The hostel atop Bacharach
So, as if that’s not enough to recommend Bacharach, we also had the good luck to stumble smack-dab into a St. Martin’s Day Parade. St. Martin’s Day is a holiday celebrated here, part harvest celebration, part feast day to commemorate a St. Martin, a Roman soldier who gave half his cloak to a beggar in the snow. It’s marked by a week of sugary pretzels and man-shaped pastries and parades, in which the children of the town carry colored lanterns through the streets singing songs, until, often, they all end up at a bonfire – and this bonfire was the single biggest bonfire I’ve ever laid eyes on. It was astounding.
No, that kid is not being sacrificed. Note the butterfly lantern in the foreground.
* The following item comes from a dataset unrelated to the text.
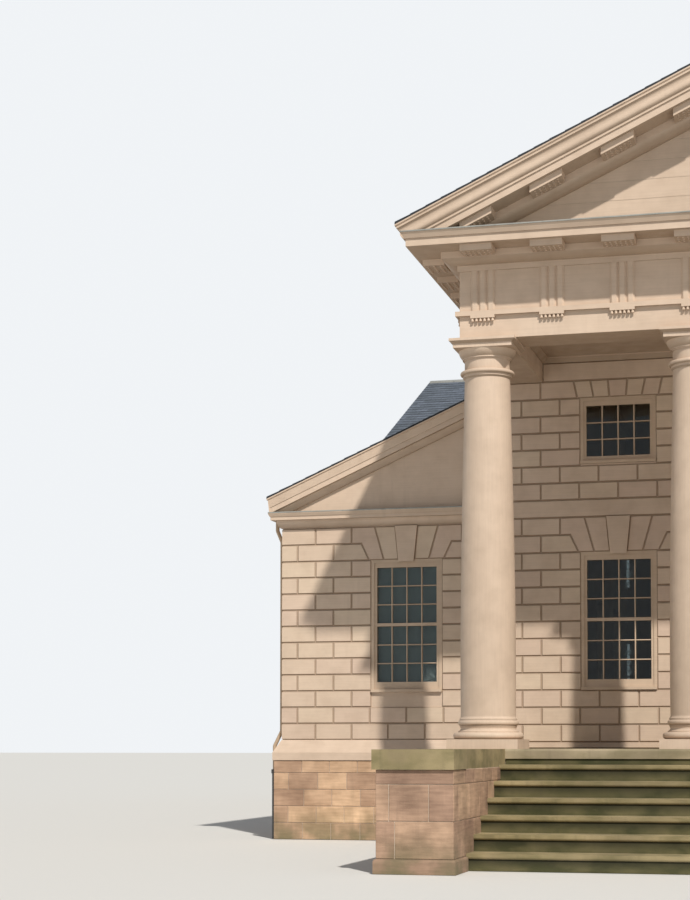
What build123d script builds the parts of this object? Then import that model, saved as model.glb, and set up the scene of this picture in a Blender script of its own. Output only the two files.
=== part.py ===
# Temple-front library of painted timber on a brownstone basement.
# A Doric portico stands before a gabled main block, with a lean-to wing on each side
# and a gabled cross block behind. X runs to the right, Y to the back and Z up.
# The origin is on the lowest ground, in the middle of the building's length and width.
from build123d import *
from math import atan, cos, sin
import os

os.makedirs("parts", exist_ok=True)

# Steps and portico floor
riser = 190.0
riser_count = 7
tread = 420.0
nosing = 30.0
tread_thickness = 60.0
floor_edge_reach = 600.0
floor_slab = 120.0
podium_margin = 40.0
podium_inset = 25.0

# Cheek blocks beside the steps
cheek_inner_x = 3640.0
cheek_width = 835.0
cheek_reach = 3790.0
cheek_cap_height = 215.0
cheek_cap_overhang = 45.0
cheek_base_height = 160.0
cheek_base_projection = 35.0

# Columns
bay = 2640.0
column_height = 5180.0
shaft_bottom_radius = 350.0
shaft_top_radius = 290.0
plinth_width = 900.0
plinth_height = 120.0
base_height = 380.0
neck_height = 340.0
abacus_height = 115.0
abacus_width = 750.0
abacus_lip = 45.0
abacus_lip_share = 0.28
lower_torus_radius = 44.0
lower_torus_setback = 4.0
lower_fillet_reach = 34.0
lower_fillet_height = 14.0
scotia_reach = 4.0
upper_fillet_reach = 14.0
upper_fillet_height = 10.0
upper_torus_radius = 36.0
foot_fillet_reach = 16.0
foot_fillet_height = 17.0
foot_curve_height = 40.0
lower_shaft_share = 0.97
upper_shaft_share = 0.42
upper_shaft_level = 0.7
astragal_flare_height = 22.0
astragal_fillet_reach = 22.0
astragal_fillet_height = 28.0
astragal_bulge = 34.0
astragal_height = 54.0
annulet_height = 14.0
annulet_step = 13.0
echinus_height = 98.0
echinus_bulge = 9.0
echinus_setback = 6.0

# Entablature, upwards from the tops of the columns
beam_width = 600.0
architrave_height = 290.0
taenia_height = 60.0
taenia_projection = 50.0
frieze_height = 512.0
frieze_cap_height = 75.0
frieze_cap_projection = 25.0
bed_mould_height = 65.0
bed_mould_projection = 200.0
bed_curve_share = 0.72
bed_curve_rise = 0.3
mutule_height = 80.0
mutule_width = 400.0
mutule_length = 280.0
mutule_margin = 72.0
corona_projection = 572.0
corona_height = 95.0
corona_cap_height = 85.0
corona_cap_projection = 60.0
sima_height = 148.0
cornice_projection = 668.0
moulding_step = 20.0
sima_fillet = 35.0
cyma_fullness = 0.18
triglyph_width = 310.0
triglyph_relief = 30.0
glyph_depth = 24.0
regula_height = 35.0
gutta_height = 40.0
gutta_radius = 20.0
gutta_taper = 0.65
triglyphs_per_bay = 3

# Raking cornices and roofs
roof_slope = 0.46
rake_thickness = 459.0
rake_corona_height = 85.0
rake_sima_height = 210.0
rake_sima_foot = 25.0
tympanum_thickness = 150.0
roof_thickness = 40.0
roof_lip = 18.0
ridge_cap_width = 240.0
ridge_cap_thickness = 30.0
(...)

My parents and my man Joe (shout out!) spent the weekend camping together, which makes me both incredibly happy and incredibly jealous. But, I’m happy to say, I at least have them beat on the campfire front.
- The St. Martin’s Day bonfire
Speaking of Joe, just a short five weeks until he gets here, which means – yes, you guessed it – I’m reappropriating the purpose of this blog from account of my experiences to countdown calendar. You’re welcome.